Ellenabeich
Ellenabeich is often subsumed with Easdale. It is in fact a separate village in its own right, where the ferry departs for the Island of Easdale. It is the largest village on the Isle of Seil, which is itself an island but never really seen as one, as it’s actually connected to the mainland by the famous Clachan Bridge, better known as the ‘Bridge over the Atlantic’. The bridge was designed by a John Stevenson from Oban and built by Robert Mylne in 1792. It has a span of only 22 metres but for such a small bridge has a big place in the history of Scotland, and indeed in my own formative years, as I’ve travelled over it many times with my parents, as a young boy, and as a father with my own family. It remains a gateway to something beyond and magical.
Over to Easdale
One of the smallest ferry routes in Scotland is the one to Easdale from Ellenabeich. It takes five minutes, costs a few pounds and takes you to an island like no other. But there was time before the ferry to explore a little of Ellenabeich. It is simply all slate related here, deep pools, which bare testament to the depth of the original quarries, white-washed cottages now holiday homes, they once housed the slate workers in hard and very basic conditions.

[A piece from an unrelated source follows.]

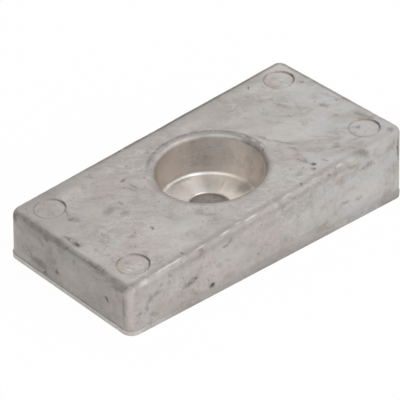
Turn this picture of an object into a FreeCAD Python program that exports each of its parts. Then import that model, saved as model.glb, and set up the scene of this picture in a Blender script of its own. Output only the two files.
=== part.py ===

The beaches are piled high with the discarded slate to help stem the advance of the Atlantic and protect the quarries.
Easdale would have once had a population of over 500, this would have been in the mid nineteenth century at the height of the slate industry. Slate was exported to Glasgow and all over the world. In 1960 the population had dwindled to only four, but now stands at around sixty, mostly related to tourism.